Let's look at a recent example in motorsport, F1's event in Suzuka in 2014. There was extreme bad weather forecast, and race organisers were advised to bring the race time forward. The race went ahead at the scheduled time, and several drivers crashed, including Jules Bianchi.
The report on the investigation into Bianchi's crash concluded that it was driver error, prompting the Bianchi family to bring a civil suit against several motorsport entities. This is an entirely avoidable lawsuit.
If that report had concluded that the conditions leading to the driver error was forced by extreme weather, the Bianchi family would have been able to remember Jules as a good driver in bad circumstances. If the writers of the report had been less busy covering their own backsides, and spent more time thinking about the impact of their words, it might have turned out differently. The Bianchis would have been able to retain some dignity in Jules' memory.
Most of us don't fail as epically as the race and series organisers did that day. Most of us fail in ways that are embarrassing, humiliating, guilt-ridden, or shameful, rather than legally punishable – we do understand that if the race and series organisers admitted guilt, they may have ended up in prison for negligence that lead to a fatality. But if we want to be trusted in the long run, we have to allow people to hold us to account.

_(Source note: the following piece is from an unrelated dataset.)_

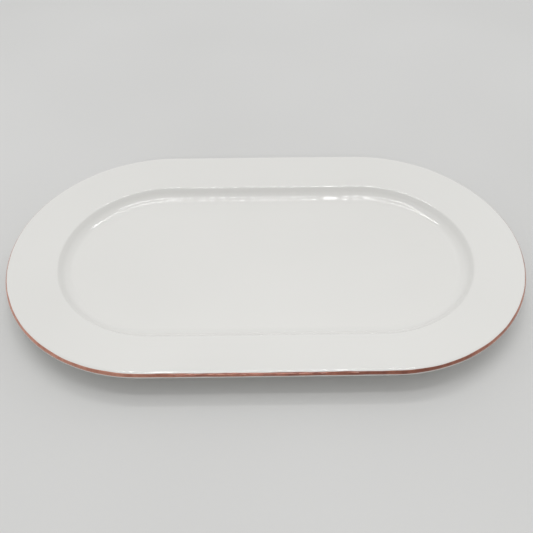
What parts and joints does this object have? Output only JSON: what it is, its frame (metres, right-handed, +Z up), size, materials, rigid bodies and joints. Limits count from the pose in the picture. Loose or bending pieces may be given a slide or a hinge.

Let's just get something straight: accountability is not blame. To quote Brené Brown, 'accountability is most often motivated by the desire to repair and renew – it is holding someone responsible for their actions and the consequences of their actions.
'On the other hand, we often use blame to discharge overwhelming feelings of fear and shame: “This is painful – who can I blame? I'll blame you! You are bad and this is your fault.” Inherent in holding ourselves or others accountable for our behaviour is expecting change or resolution like shame, blame shuts us down and is not an effective tool for change.'
With that comparison in your mind, do you think in the example above, the lawsuit is motivated by blame or accountability? If we blame Ecclestone et al. for Jules' accident, are they likely to be safer in future? If we hold them accountable for not moving the race forward in a way that doesn't label them as inherently bad people, are they going to feel more empowered to say, 'You know what? Let's loss the TV audience ratings, and move the race time forward for safety,' next time there's a typhoon forecast for a race weekend?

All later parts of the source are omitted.